Wrap CallData for observer methods
A method is passed to vtkObject.AddObserver() in python takes two args (O, s) where "O" is the observed object, and "s" is a string that gives the event type. The corresponding C++ method takes a third object: a void pointer called "CallData" that contains extra information about the event. The CallData is usually NULL, but sometimes contains useful information such as an error message, a pointer to a vtkObject, or a pointer to a numeric value. The python observer methods should be made to take an optional third argument, which will be the CallData automatically resolved to the correct type.
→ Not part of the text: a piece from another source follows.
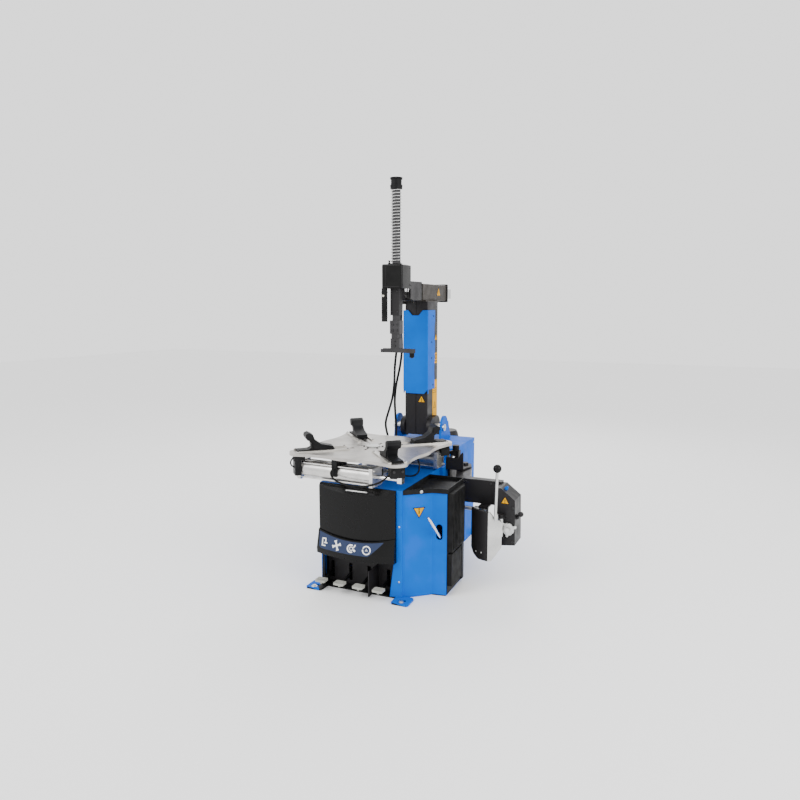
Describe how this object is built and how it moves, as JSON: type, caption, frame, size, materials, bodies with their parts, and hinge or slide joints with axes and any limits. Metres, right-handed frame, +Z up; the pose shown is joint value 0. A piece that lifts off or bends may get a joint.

It will be tricky to achieve this in a backwards-compatible manner because there is a lot of existing code that will break if passed a third argument, but judicious error detection within vtkPythonCommand.cxx can work around this by attempting to call the method with three parameters first, and then retrying with two parameters if a TypeError occurred with the usual parameter-count error text and if the traceback is exactly one level deep.